Floating-Point Types

Zig has floating-point types for numbers with fractional parts.

Zig has floating-point types for numbers with fractional parts.

const x: f32 = 3.5;
const y: f64 = 3.5;

f32 is a 32-bit floating-point number.
f64 is a 64-bit floating-point number.

Use f64 for ordinary calculations unless there is a reason to use less space.

const pi: f64 = 3.141592653589793;

A floating-point literal contains a decimal point or an exponent.

const a = 1.0;
const b = 1.5;
const c = 1e6;
const d = 2.5e-3;

The exponent form means “times a power of ten.”

1e6    = 1000000
2.5e-3 = 0.0025

Arithmetic works as expected.

const std = @import("std");

pub fn main() void {
    const width: f64 = 12.5;
    const height: f64 = 4.0;

    const area = width * height;

    std.debug.print("{d}\n", .{area});
}

The output is:

50

Floating-point numbers are approximations. They cannot represent every decimal number exactly.

const a: f64 = 0.1;
const b: f64 = 0.2;
const c = a + b;

The value of c is close to 0.3, but it may not be exactly 0.3.

Do not compare floating-point results for exact equality unless the values are known to be exact.

if (c == 0.3) {
    // usually the wrong test
}

Use a tolerance.

const std = @import("std");

fn nearlyEqual(a: f64, b: f64, eps: f64) bool {
    return @abs(a - b) <= eps;
}

pub fn main() void {
    const x: f64 = 0.1 + 0.2;

    if (nearlyEqual(x, 0.3, 0.000001)) {
        std.debug.print("close enough\n", .{});
    }
}

Integer and floating-point values do not mix silently.

const a: i32 = 10;
const b: f64 = 2.5;

const c = a + b; // error

Convert explicitly.

const a: i32 = 10;
const b: f64 = 2.5;

const c = @as(f64, @floatFromInt(a)) + b;

To convert a float to an integer, use an explicit conversion.

const x: f64 = 3.75;
const n: i32 = @intFromFloat(x);

This drops the fractional part. Here n is 3.

This conversion is only valid when the result fits in the destination integer type.

Floating-point division produces a floating-point result.

const x: f64 = 7.0 / 2.0;

The value is 3.5.

Integer division is different.

const y = @divTrunc(7, 2);

The value is 3.

Use the operation that matches the data.

Floating-point values have special cases.

const inf = std.math.inf(f64);
const nan = std.math.nan(f64);

Infinity represents a value larger than any finite f64.

NaN means “not a number.” It is used for invalid floating-point results.

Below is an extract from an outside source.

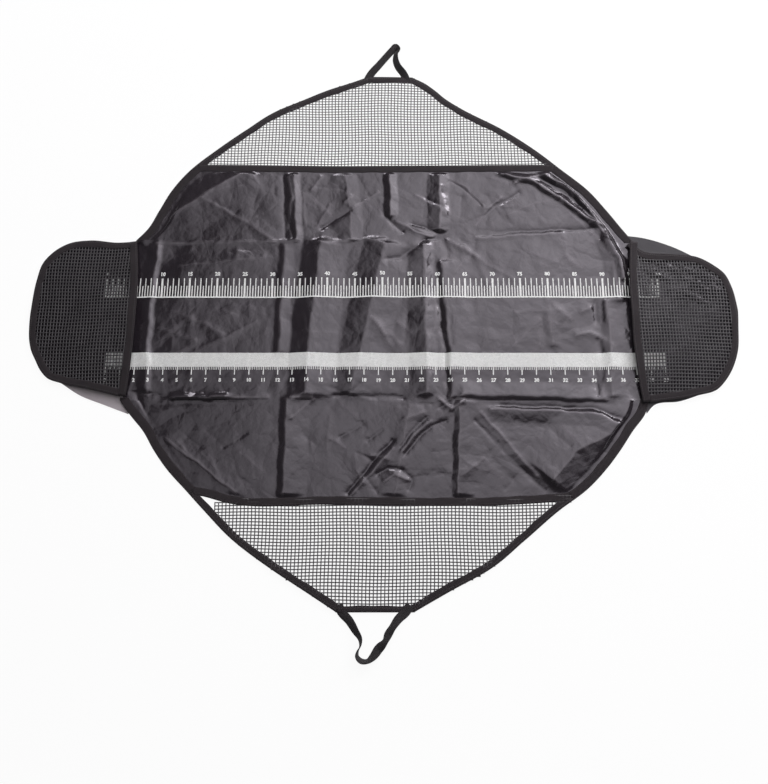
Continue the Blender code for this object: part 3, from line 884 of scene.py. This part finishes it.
def thicken(mesh, thickness):
    """Give a sheet its thickness, upwards from its underside, with crisp rims."""
    bm = bmesh.new()
    bm.from_mesh(mesh)
    top = bmesh.ops.extrude_face_region(bm, geom=bm.faces[:], use_keep_orig=True)["geom"]
    upper = [item for item in top if isinstance(item, bmesh.types.BMVert)]
    bmesh.ops.translate(bm, verts=upper, vec=(0, 0, thickness))
    bmesh.ops.recalc_face_normals(bm, faces=bm.faces[:])
    for edge in bm.edges:
        edge.smooth = edge.calc_face_angle(0) < CRISP_ANGLE
    bm.to_mesh(mesh)
    bm.free()


# Pale lines along the creases, for the shader: scuffed coating, and a painted highlight
def mark_worn(mesh, scuffed_and_highlit):
    layer = mesh.attributes.new("scuffed_and_highlit", "FLOAT", "POINT")
    layer.data.foreach_set("value", scuffed_and_highlit.astype(np.float32))


def rim_line(end, count=120, inset=0.0):
    """A hood's outer edge, moved inwards by an inset."""
    line = even_line(RIMS[end], count)
    way = np.gradient(line, axis=0)
    way /= np.linalg.norm(way, axis=1)[:, None]
    inward = np.stack([way[:, 1], -way[:, 0]], axis=1) * ENDS[end]
    return line + inward * inset


def rim_half(line, side):
    """The back or front half of a hood's outline, from the mouth out to its tip."""
    tip = int(np.argmax(np.abs(line[:, 0])))
    return line[: tip + 1] if side == "back" else line[tip:][::-1]


def half_y(half, x):
    """Where half an outline runs, at places along the mat."""
    return np.interp(np.abs(x), np.abs(half[:, 0]), half[:, 1])


def mouth_x(y):
    """How far out the mouth's free edge lies at y."""
    return MOUTH_X + MOUTH_BOW * np.abs(y / MOUTH_HALF) ** MOUTH_POWER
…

NaN is not equal to itself.

const x = std.math.nan(f64);

if (x == x) {
    // false
}

Use library functions when you need to test for these values.

if (std.math.isNan(x)) {
    std.debug.print("nan\n", .{});
}

Zig also provides compile-time floating-point types and wider floating-point types on targets that support them, but most programs begin with f32 and f64.

Use f32 when storage size or external format requires it.

const sample: f32 = 0.5;

Use f64 when accuracy matters more than size.

const distance: f64 = 12345.6789;

Exercises:

  1. Declare two f64 values and print their sum.

  2. Write a function average that takes two f64 values and returns their average.

  3. Convert an i32 to f64 and multiply it by 2.5.

  4. Convert 3.75 to an integer and print the result.

  5. Test whether 0.1 + 0.2 is close to 0.3 using a tolerance.